Isn’t this how we want it to go? Isn’t this how we envision it as a little girl? It doesn’t take a rocket scientist to realize that this is an ideal but less than likely scenario.
Maybe you haven’t met your match. Maybe you’ve never had a boyfriend that sticks around. Maybe you’re frustrated because you’ve never even been asked on a date and all your friends are getting married and having the cutest babies ever. And maybe you believe that your life is a bummer. Maybe you’re sick of seeing everyone else fall in love. Maybe you’re wondering what’s wrong with you and when it’ll be your turn.
If that’s you, cool. I’d love to tell you that it’s going to happen for you soon. I’d love to tell you Mr. Right just got caught in traffic. I’d love to say the clichéd little phrase, “to find the right person, you have to become the right person.”
But I can’t.
I don’t know the future of your love life any more than you do. I don’t know the purpose of your current relationship status any more than you do. Only God knows if you’re supposed to meet Mr. Right and only He knows when it’ll be your turn.
But this isn’t about taking turns. Life and relationships aren’t a game and God isn’t skipping your turn when you feel like He is. The cold, hard truth is that there’s no cookie-cutter answer for your situation, and I think sometimes we like to put blanket statements on it because we all know being alone is hard.
But I’m not going to give you a magic solution or throw clichéd phrases on your life. Because as you step into yet another bridesmaid dress or fake a smile for another one of your friends in love whom you’re really trying to be happy for, I’d be willing to bet that those statements don’t help at all.
I’d rather remind you that there’s a reason God has you right where you are, that you’re appreciated, and that your current role is needed in big and mighty ways.
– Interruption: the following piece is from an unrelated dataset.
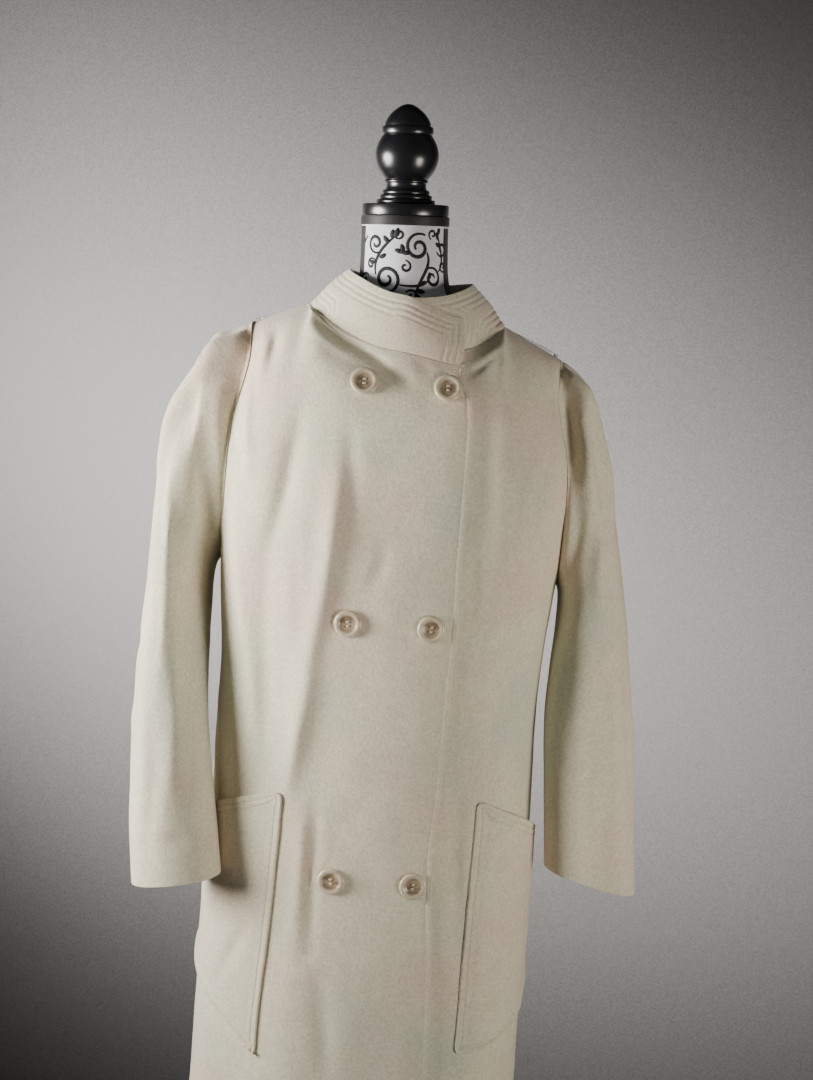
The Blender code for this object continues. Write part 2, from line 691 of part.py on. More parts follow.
def sleeve_relief(share, place):
    """Height of the pleats and folds at a place on a sleeve."""
    total = 0.0
    for centre, start, end, width, height in SLEEVE_FOLDS:
        run = (share - start) / (end - start)
        if 0.0 <= run <= 1.0:
            fade = math.sin(math.pi * (0.12 + 0.88 * run)) ** 0.7
            total += height * fade * math.exp(-((place - centre) / width) ** 2)
    return total * smooth(share / 0.03)


def sleeve_places():
    """Places round a sleeve, one for each row of the panels at the armhole."""
    turns = [armhole_turn(level) for level in panel_rows() if level > 1.0 + 1e-9]
    front = [turn / (2 * math.pi) for turn in turns]
    return [0.0] + front + [1.0 - place for place in reversed(front[:-1])]


def sleeve(name, side, table, material):
    """A set-in sleeve with a pleated head and a plain cuff."""
    outer, inner = [], []
    for row in range(SLEEVE_ROWS):
        share = (row / (SLEEVE_ROWS - 1)) ** SLEEVE_CROWD
        outer_row, inner_row = [], []
        for place in sleeve_places():
            normal = sleeve_normal(side, table, share, place)
            point = sleeve_point(side, table, share, place)
            point = point + normal * sleeve_relief(share, place)
            if row == 0:
                level = armhole_level(2 * math.pi * min(place, 1.0 - place))
                normal = seam_direction(side, level, place <= 0.5)
                low = math.cos(math.pi * place) ** 2
                ahead = sleeve_point(side, table, SLEEVE_START, place)
                point = point + unit(ahead - point) * SEAM * 2
                point = point + np.array([side * SEAM * 2 * low, 0.0, 0.0])
            outer_row.append(point)
            inner_row.append(point - normal * CLOTH)
        outer.append(outer_row)
        inner.append(inner_row)
    return wall(name, outer, inner, True, material)


# ---------------------------------------------------------------- collar
def collar_ring(angle, top):
    """A point of the collar's foot or top, before it hangs unevenly; angle from centre front."""
    turn = math.radians(angle)
    front = math.cos(turn) > 0
    if top:
        depth = COLLAR_TOP_FRONT if front else COLLAR_TOP_BACK
        dip = COLLAR_FRONT_DIP if front else COLLAR_BACK_DIP
        point = [COLLAR_TOP_RADIUS * math.sin(turn), NECK_SIDE[1] - depth * math.cos(turn),
                 COLLAR_TOP - dip * math.cos(turn) ** 2]
    else:
        depth = NECK_FRONT_DEPTH if front else NECK_BACK_DEPTH
        dip = NECK_FRONT_DIP if front else NECK_BACK_DIP
        point = [NECK_SIDE[0] * math.sin(turn), NECK_SIDE[1] - depth * math.cos(turn),
                 NECK_SIDE[2] - dip * math.cos(turn) ** 2]
    return hang(np.array(point))


def collar_angles():
    """Angles of the collar's columns at its foot, each at a column of the panels."""
    step = 90 / NECK_COLUMNS
    return [step * i for i in range(-1, 4 * NECK_COLUMNS + 3)] + [360 + COLLAR_END[0]]


def collar_column(angle):
    """Foot and top of the collar at an angle from centre front."""
    foot = collar_ring(angle, False)
    over = smooth((angle - 360) / COLLAR_END[0])
    top_angle = angle + (COLLAR_END[1] - COLLAR_END[0]) * over
    top = collar_ring(top_angle, True)
    if over > 0:
        across = NECK_SHARE * (angle - 360) / 90
        foot = skin(across, overlap_top(across), True)
        top = top + (collar_ring(top_angle, False) - top) * COLLAR_TOP_SAG * over
    return foot, top


def collar(material):
    """The funnel collar: one band whose squared end lies over its beginning."""
    angles = collar_angles()
    ends = [collar_column(angle) for angle in angles]
    outer, inner = [[] for _ in range(COLLAR_ROWS)], [[] for _ in range(COLLAR_ROWS)]
    for i, (foot, top) in enumerate(ends):
        before, after = ends[max(0, i - 1)], ends[min(len(ends) - 1, i + 1)]
        around = (after[0] - before[0]) + (after[1] - before[1])
        normal = unit(np.cross(around, top - foot))
        lift = -underlap_drop(NECK_SHARE * angles[i] / 90, 3.0)
        over = smooth((angles[i] - COLLAR_OVER[0]) / (COLLAR_OVER[1] - COLLAR_OVER[0]))
        start = foot + unit(top - foot) * (COLLAR_GAP + (COLLAR_GAP_OVER - COLLAR_GAP) * over)
        for row, share in enumerate(spread(0.0, 1.0, COLLAR_ROWS)):
            bow = COLLAR_BOW * math.sin(math.pi * share)
            point = start + (top - start) * share + normal * (lift + bow + COLLAR_LIFT * over)
            outer[row].append(point)
            inner[row].append(point - normal * CLOTH)
    return wall("collar", outer, inner, False, material)


# ---------------------------------------------------------------- pockets
def on_column(side, column, level, front):
    """Point and outward direction on the straight pieces of a panel's column."""
    rows = panel_rows()
    row = max(i for i in range(len(rows) - 1) if rows[i] <= level)
    share = (level - rows[row]) / (rows[row + 1] - rows[row])
    ends = []
    for here in rows[row:row + 2]:
        places = front_columns(side, here) if front else half_columns()
        ends.append(cloth_point(side * places[column], here, front))
    (low, low_normal), (high, high_normal) = ends
    return low + (high - low) * share, unit(low_normal + (high_normal - low_normal) * share)


def pocket(name, sizes, side, material):
    """A large patch pocket that wraps round the side, moved out from the panel's points."""
    last = len(half_columns()) - 1
    columns = [(column, True) for column in range(POCKET_COLUMN, last + 1)]
    columns += [(last - step, False) for step in range(1, POCKET_BACK_COLUMNS + 1)]
    outer, inner = [], []
    for up in spread(0.0, 1.0, POCKET_ROWS):
        outer_row, inner_row = [], []
        for number, (column, front) in enumerate(columns):
            over = number / (len(columns) - 1)
            foot = sizes["foot"] + (sizes["foot_outer"] - sizes["foot"]) * over ** sizes["foot_bend"]
            top = sizes["top"] + (sizes["top_outer"] - sizes["top"]) * over
            level = level_at(foot + (top - foot) * up)
            point, normal = on_column(side, column, level, front)
            across = math.sin(math.pi * min(1.0, over / POCKET_GAPE_END)) ** POCKET_GAPE_POWER
            gape = sizes["gape"] * across * smooth(up / POCKET_GAPE_RISE)
            point = point + normal * (POCKET_OFF + CLOTH + gape)
            outer_row.append(point)
            inner_row.append(point - normal * CLOTH)
        outer.append(outer_row)
        inner.append(inner_row)
    return wall(name, outer, inner, False, material)


# ---------------------------------------------------------------- buttons
def button(name, x, height, material):
    """A dished button with a raised rim, flat on the cloth."""
    level = level_at(height)
    if level > 2.0:
        level = 2.0 + (height - CHEST) / (skin(across_at(x, 2.5), 3.0, True)[2] - CHEST)
    across = across_at(x, level)
    point, normal = cloth_point(across, level, True)
    radius, thick = BUTTON_RADIUS, BUTTON_THICK
    profile = ((0.0, thick * 0.62), (radius * 0.55, thick * 0.66), (radius * 0.74, thick * 0.98),
               (radius * 0.90, thick), (radius, thick * 0.62), (radius * 0.90, 0.0), (0.0, 0.0))
    piece = turned(name, profile, 16, material)
    place = Vector(point + normal * BUTTON_OFF)
    turn = Vector((0, 0, 1)).rotation_difference(Vector(normal)).to_matrix().to_4x4()
    piece.matrix_world = Matrix.Translation(place) @ turn
    return piece


def turned(name, profile, steps, material):
    """A turned solid: the profile of (radius, height) runs down its outer side."""
    mesh = bpy.data.meshes.new(name)
    verts = [(radius, 0.0, height) for radius, height in profile]
    mesh.from_pydata(verts, [(i, i + 1) for i in range(len(verts) - 1)], [])
    mesh.materials.append(material)
    piece = bpy.data.objects.new(name, mesh)
    parts.objects.link(piece)
    screw = piece.modifiers.new("turn", "SCREW")
    screw.steps = steps
    screw.render_steps = steps
    screw.use_merge_vertices = True
    screw.merge_threshold = 0.00001
    screw.use_smooth_shade = True
    return piece


# ---------------------------------------------------------------- dress form
def torso_point(across, level, front):
    """A point of the form's body: the coat's form, drawn in by the torso table."""
    gap, slim_x, slim_y = spline(TORSO, level)
    beside = smooth((NECK_SHARE - abs(across)) / NECK_EASE[0])
    gap += NECK_CLEARANCE * beside * smooth((level - NECK_EASE[1]) / NECK_EASE[2])
    if front:
        gap += (CLOTH + STEP_OFF) * smooth((UNDERLAP_REACH - abs(across)) / UNDERLAP_FADE)
    point = skin(across, level, front)
    normal = skin_normal(across, min(level, BELOW_TOP), front)
    point = point - normal * (CLOTH + gap)
    return np.array([COAT_SHIFT + (point[0] - COAT_SHIFT) * slim_x, point[1] * slim_y, point[2]])


def lean(point):
    """Lean the neck above its pivot."""
    turn = math.radians(NECK_LEAN) * smooth((point[2] - NECK_PIVOT + 0.03) / 0.05)
    x, z = point[0], point[2] - NECK_PIVOT
    return np.array([x * math.cos(turn) - z * math.sin(turn), point[1],
                     NECK_PIVOT + z * math.cos(turn) + x * math.sin(turn)])


def form_body(material):
    """The limbless torso with its neck, one smooth closed solid."""
    mesh_data = bmesh.new()
    levels = [row[0] for row in TORSO[:6]] + [1.7] + spread(2.0, 3.0, 5)
    shares = [share * 0.98 for share in spread(-1.0, 1.0, 19)]
    grids = {}
    for front in (True, False):
        grids[front] = [[mesh_data.verts.new(torso_point(across, level, front))
                         for across in shares] for level in levels]
        grid = grids[front]
        for i in range(len(levels) - 1):
            for j in range(len(shares) - 1):
                mesh_data.faces.new([grid[i][j], grid[i][j + 1], grid[i + 1][j + 1], grid[i + 1][j]])
    for j in (0, len(shares) - 1):
        for i in range(len(levels) - 1):
            mesh_data.faces.new([grids[True][i][j], grids[True][i + 1][j],
                                 grids[False][i + 1][j], grids[False][i][j]])
    mesh_data.faces.new([grids[True][0][j] for j in range(len(shares))]
                        + [grids[False][0][j] for j in reversed(range(len(shares)))])
    ring = [grids[True][-1][j] for j in range(len(shares))]
    ring += [grids[False][-1][j] for j in reversed(range(len(shares)))]
    for height, radius in FORM_NECK:
        level_ring = []
        for vert in ring:
            angle = math.atan2(vert.co.x - COAT_SHIFT, -vert.co.y + NECK_SIDE[1])
            point = np.array([radius * math.sin(angle), -radius * math.cos(angle), height])
            level_ring.append(mesh_data.verts.new(lean(point)))
        for j in range(len(ring)):
            k = (j + 1) % len(ring)
            mesh_data.faces.new([ring[j], ring[k], level_ring[k], level_ring[j]])
        ring = level_ring
    mesh_data.faces.new(ring)
    bmesh.ops.recalc_face_normals(mesh_data, faces=mesh_data.faces)
    return finish_mesh("form_body", mesh_data, material)


def lean_piece(piece):
    """Stand a turned piece on the leaning neck."""
    pivot = Matrix.Translation((0, 0, NECK_PIVOT))
    turn = Matrix.Rotation(-math.radians(NECK_LEAN), 4, "Y")
    piece.matrix_world = pivot @ turn @ pivot.inverted() @ piece.matrix_world


def stand_parts(black):
    """Ribbon band, neck disc, finial, pole and base."""
    top = FORM_NECK[-1][0]
    band = turned("neck_band", ((0.0, DISC_FOOT - SEAM), (BAND_RADIUS - 0.0005, DISC_FOOT - SEAM),
                                (BAND_RADIUS, top + SEAM), (0.0, top + SEAM)), 28, black)
    disc_top = DISC_FOOT + DISC_THICK
    disc = turned("neck_disc", ((0.0, disc_top), (DISC_RADIUS - DISC_BEVEL, disc_top),
                                (DISC_RADIUS, disc_top - DISC_BEVEL),
                                (DISC_RADIUS, DISC_FOOT), (0.0, DISC_FOOT)), 32, black)
    foot = disc_top + SEAM
    profile = [(0.0, foot + FINIAL[-1][0] + 0.0015)]
    profile += [(radius, foot + height) for height, radius in reversed(FINIAL)] + [(0.0, foot)]
    finial = turned("finial", profile, 18, black)
    for piece in (band, disc, finial):
        lean_piece(piece)
    pole_top = HEM + (UNDERARM - HEM) * TORSO[0][0] - 0.0006
    turned("pole", ((0.0, pole_top), (POLE_RADIUS, pole_top), (POLE_RADIUS, BASE_HEIGHT + SEAM),
                    (0.0, BASE_HEIGHT + SEAM)), 16, black)
    turned("base", BASE, 32, black)


# ---------------------------------------------------------------- build
for old in list(bpy.data.objects):
    bpy.data.objects.remove(old, do_unlink=True)

parts = bpy.data.collections.new("long_wool_coat_on_form")
bpy.context.scene.collection.children.link(parts)
wool, horn, black, cover = (make_material(name) for name in COLOURS)

coat_panels(wool)
sleeve("sleeve_left", 1, SLEEVE_LEFT, wool)
sleeve("sleeve_right", -1, SLEEVE_RIGHT, wool)
collar(wool)
pocket("pocket_left", POCKET_LEFT, 1, wool)
pocket("pocket_right", POCKET_RIGHT, -1, wool)
for row_number, row_height in enumerate(BUTTON_ROWS):
    for column_number, column_x in enumerate(BUTTON_COLUMNS):
        button(f"button_{row_number + 1}_{'ab'[column_number]}", column_x, row_height, horn)
form_body(cover)
stand_parts(black)
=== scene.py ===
# Long double-breasted wool coat on a limbless dress form: its fine shapes, stitching and finishes.
# Metres, +Z up. The front faces -Y and the wearer's left is +X.
import math

import bmesh
import bpy
import numpy as np
from mathutils import Matrix, Vector, noise
from mathutils.bvhtree import BVHTree
from mathutils.kdtree import KDTree


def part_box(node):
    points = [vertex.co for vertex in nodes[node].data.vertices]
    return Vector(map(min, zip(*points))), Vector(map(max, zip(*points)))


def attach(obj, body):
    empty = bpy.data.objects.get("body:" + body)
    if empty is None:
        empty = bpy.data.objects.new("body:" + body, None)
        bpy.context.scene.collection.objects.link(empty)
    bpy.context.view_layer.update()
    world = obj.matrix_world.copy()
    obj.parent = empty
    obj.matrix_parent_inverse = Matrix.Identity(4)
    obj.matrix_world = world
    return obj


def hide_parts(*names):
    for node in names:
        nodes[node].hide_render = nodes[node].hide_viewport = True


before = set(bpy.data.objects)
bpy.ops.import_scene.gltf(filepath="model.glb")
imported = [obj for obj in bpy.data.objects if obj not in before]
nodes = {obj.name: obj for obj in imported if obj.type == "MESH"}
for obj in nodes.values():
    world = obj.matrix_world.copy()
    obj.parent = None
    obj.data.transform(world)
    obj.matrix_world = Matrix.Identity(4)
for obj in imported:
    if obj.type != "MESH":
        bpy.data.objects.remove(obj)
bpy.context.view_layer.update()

# the viewpoint, with the photograph's height and its focal length in pixels
viewpoint = {
    "place": (0.024, -2.38, 1.457),
    "tiltDown": 8.25,          # degrees
    "roll": 4.0,
    "sensor": 36.0,
    "photoHeight": 1080,
    "focalPixels": 2000,
}


def placeCamera():
    lens = bpy.data.cameras.new("camera")
    lens.sensor_width = viewpoint["sensor"]
    lens.lens = viewpoint["focalPixels"] / viewpoint["photoHeight"] * viewpoint["sensor"]
    camera = bpy.data.objects.new("camera", lens)
    bpy.context.scene.collection.objects.link(camera)
    tilt = Matrix.Rotation(math.radians(90 - viewpoint["tiltDown"]), 4, "X")
    roll = Matrix.Rotation(math.radians(viewpoint["roll"]), 4, "Z")
    camera.matrix_world = Matrix.Translation(viewpoint["place"]) @ tilt @ roll
    bpy.context.scene.camera = camera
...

You are needed as you are, right now, flying solo, individual, and independent.
I know it’s tempting and normal to step into a lonely pity party, but I dare you to own your loneliness instead of letting it own you. Don’t throw your heart walls up in protection or your hands up in surrender. Both are isolating and discouraging and you’re better than that.
When you feel like you’re losing hope, take a step back. Are you placing your hope in the ring or in the King?
Your character, your strengths, and your exact blend of humor, wit, and beauty are needed for something a lot bigger than Pinterest boards and wedding bells.
And maybe you just need to be reminded that the Prince of Peace sees that—even if a Prince Charming never does.
You are beloved by God and needed in this big world—with or without a plus one.
This article was originally posted on the writer’s blog here. This version has been edited by YMI.
Thank you. This world is pretty cruel and shoves pressure of time and relationships, as well as doubt in your face. To be reminded is most comforting and enables perseverance! “At least, that’s how I feel!”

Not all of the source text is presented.